Ngozi Okonjo-Iweala and Adams Oshiomhole
I WONDER who advises Nigerian public officials on what to say, particularly when they are in trouble. If this were the United States, a public relations practitioner would have written a book aptly titled: What to say and what not to say when questioned over allegations of corruption even if not directly responsible. Governor Oshiomhole rightly pointed out the paradox behind the former Finance Minister distancing herself from Dasuki’s travails. Whose signatures are needed to withdraw such important funds from federation accounts? The CBN governor, the Finance Minister and….the President’s. If the EFCC can prove Dasuki is guilty, then some very powerful people are either guilty of gross negligence and incompetency or much worse.

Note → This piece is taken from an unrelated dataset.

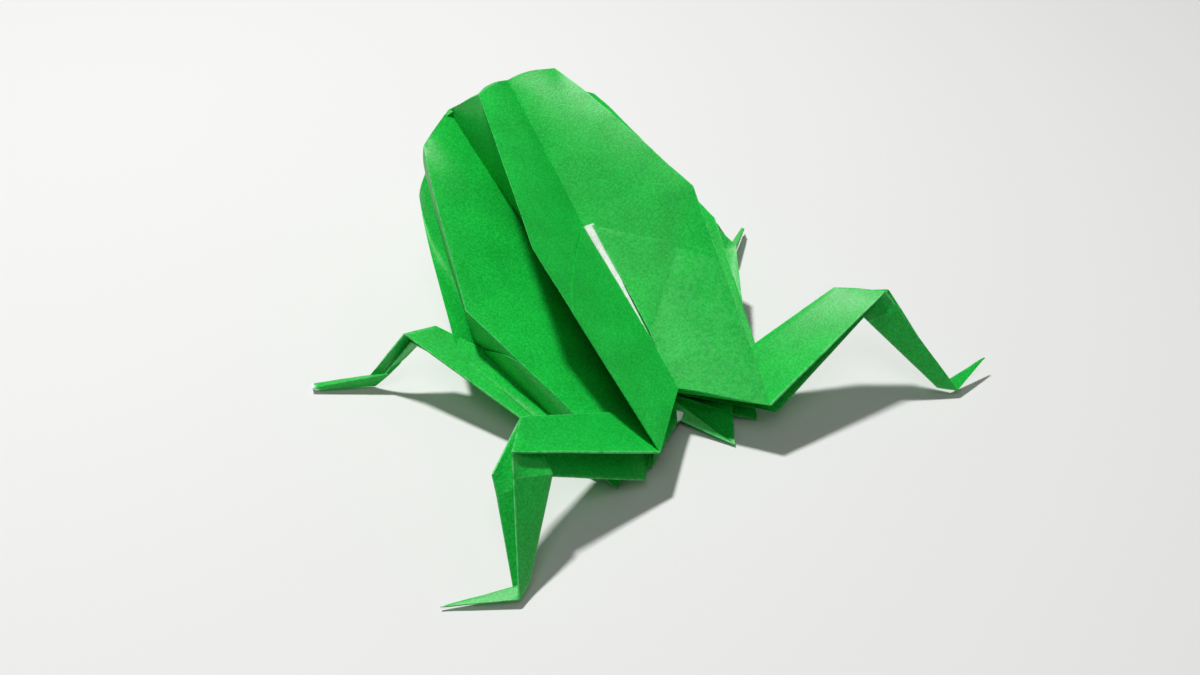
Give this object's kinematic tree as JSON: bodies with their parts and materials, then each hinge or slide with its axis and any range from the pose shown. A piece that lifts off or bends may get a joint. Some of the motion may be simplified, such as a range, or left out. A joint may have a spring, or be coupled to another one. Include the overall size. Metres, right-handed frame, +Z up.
{
  "type": "origami frog",
  "caption": "Hollow frog folded from one square paper sheet, with a blown-up pleated body and legs bent by reverse folds.",
  "frame": {"origin": "on the table under the frog, in the body's mirror plane, below the middle of its length", "axes": "-Y towards the nose, +Z up from the table, +X towards the frog's left"},
  "size_m": [0.0784, 0.0613, 0.0301],
  "materials": {
    "green_paper": "matte"
  },
  "bodies": {
    "root": {"folded_frog": "green_paper"}
  },
  "joints": []
}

The wife of the Senate President, Toyin Saraki, recently challenged girls to get an education and acquire leadership skills. That is all very well, but how many opportunities exist for Nigerian girls to do so? Does anyone honestly believe that if given the chance, girls wouldn’t want to go to school? And why is it that despite years of first lady advocacy across Nigeria, girls remain so underprivileged?
The office of the first lady, until the Buhari administration, was treated like a ministry, with its own budget: what were those funds used for? The real corruption in Nigeria happens under the guise of “security budgets” or often, under the watch of first ladies. Corruption is a crime against humanity.
Think of the Chibok girls and the under equipped military which arrived on the scene hours later. On the subject of Mrs Saraki, the press release appealing to Nigerian women to make a difference was signed and sent out by her husband’s media office. We remain incapable of separating public office (and funds) from private affairs or simply put, a man’s office from his wife concerns. “What God has put together let no man put asunder”, but this doesn’t quite work when the husband is the Senate President.